11月施行のフリーランス法 農業分野ではここに注意 ②デザイナーに直売所の販促パンフレット制作を頼んだら2024年10月31日
多様な人材の活用が進む農業分野にも関わってくるのが、11月1日施行のフリーランス法(特定受託事業者に係る取引の適正化等に関する法律)だ。どんなルールが課せられるのか。具体例から考える。
11月施行のフリーランス法 農業分野ではここに注意 ①「知らない」がリスクに
企業等とフリーランス(個人事業主)との取引適正化、就業環境整備のため、フリーランス法では、発注側の従業員の有無と契約(取引)期間ごとに数パターンに分け、パターンごとにルールを課していく。
ここでは、A農業法人が直売所とネットで販売する地域の特産物と加工品のPRのため、JAのイベントで出会った地元のデザイナーひろみさんにパンフレット制作を委託することにした。

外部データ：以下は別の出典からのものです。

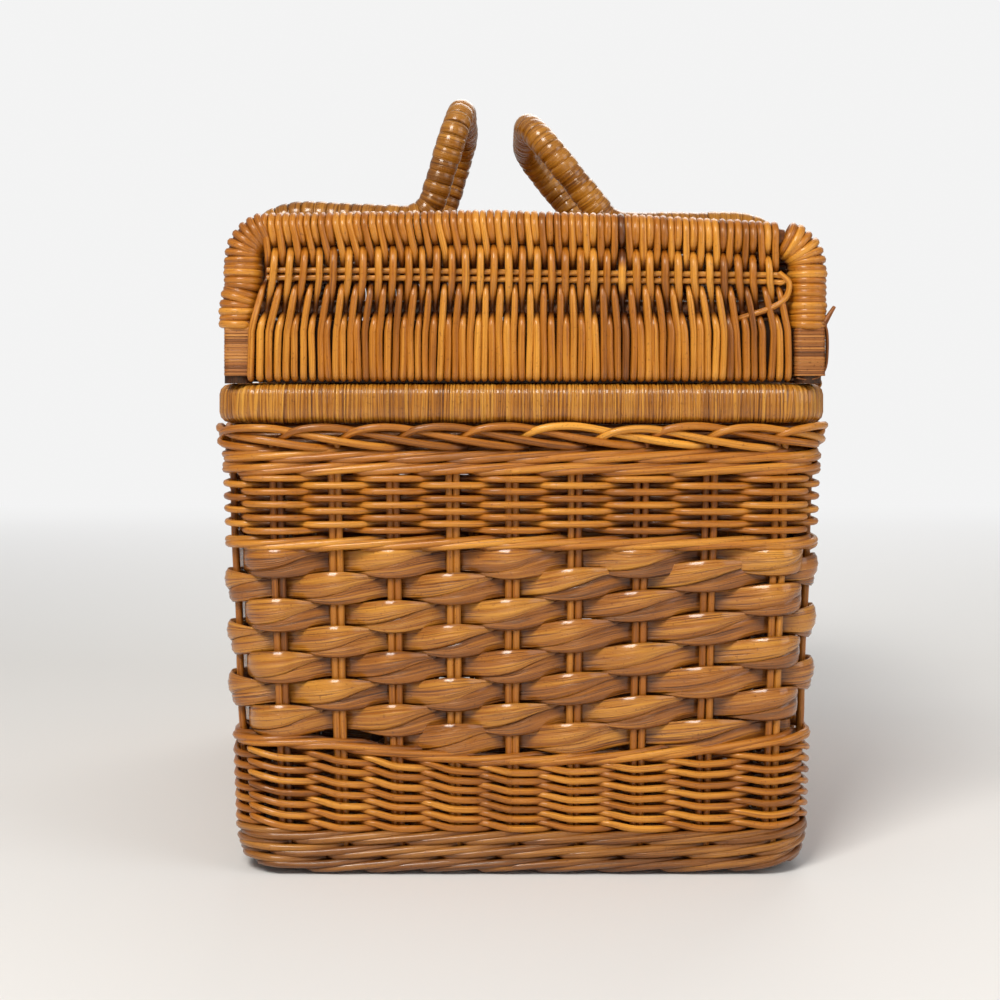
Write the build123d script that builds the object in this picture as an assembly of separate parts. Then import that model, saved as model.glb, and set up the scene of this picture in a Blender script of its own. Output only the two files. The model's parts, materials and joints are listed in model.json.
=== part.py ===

12月1日に契約し、納期は翌年2月1日。春夏野菜や果実、果実で作るジャムとゼリーの魅力を訴求するのが狙いだ。
ひろみさんが他人を雇わず1人で仕事をしていたら、フリーランス法の保護対象となる。個人事業主だけでなく一人社長も対象だ。
発注側が、週20時間以上かつ継続して31日以上を雇用が見込まれる従業員を1人以上雇用していたら、「特定業務委託事業者」として規制対象となる。農業法人やJAはもちろん、あてはまる。
「特定業務委託事業者」の多くは会社なので、ここでは会社等と呼ぶ。会社等がフリーランスに仕事を頼む際には、「書面等による取引条件の明示」「期日(納品から60日以内)の報酬支払い」「募集情報の的確表示」「ハラスメント対策に係る体制整備」がフリーランス法上の義務になる(このうち「取引条件明示」だけは、個人が個人に発注する際にも課される)。
A法人の総務課長はひろみさんに、「2月中にパンフレットを完成させたいからデータの納品は2月1日ね。内容はお任せするけどセンス良くね。予算がないんで、報酬は10万でお願い」と口頭で発注した。ありがちだが、この依頼はフリーランス法にふれる。フリーランス法が適用になる取引では、発注者は書面(紙)か電磁的方法(電子メール等)で、互いの名称、委託日、給付(仕事)内容、納品日と場所、報酬額と支払期日等を伝えなければならない。発注時に未定のことがあれば、決まり次第、やはり書面か電磁的方法で伝える。
報酬の支払い期日は、納品から60日以内にする。パンフレットなど物の制作の場合、完成から60日でなく、その仕事をした人の納品から60日、がポイントだ。募集にウソや誤解を招く表現はNG。ハラスメントをしてはいけないという方針を作って法人に関わる人に知らせ、相談窓口(外部委託も可)を設け、ハラスメントが起きたら事実確認の上、適切な対応を取る。
ここまでは単発の委託や短期間の委託でも義務だが、A法人とひろみさんとの取引は「1ヵ月以上の業務委託」にあたるため、「7つの禁止行為」も課される(詳細は第3回参照)。
ひろみさんが手がけたパンフレットは評判が良く、特産品や加工品の売り上げも伸びたため、A法人では、秋冬版のパンフレットやホームページのリニューアルも委託することにした。契約期間が「6ヵ月以上」となったので、上記に加え「育児介護等と業務の両立に対する配慮」「中途解除等の事前予告・理由開示」もA法人に課される。
出版社勤めだったひろみさんは、出産を機にUターン。子育てしながら、デザイナーの仕事をフリーランスとして再開した。A法人が子育ての事情も配慮、調整してくれたため、ひろみさんは気持ちよく働け、A法人の売り上げも伸びていった。
フリーランス法が契約(取引)期間によってルールのレベルを変えるのは、フリーランスという形であっても、人に長く働いてもらう際には気を配るべき事柄が増えるという常識とも合っている。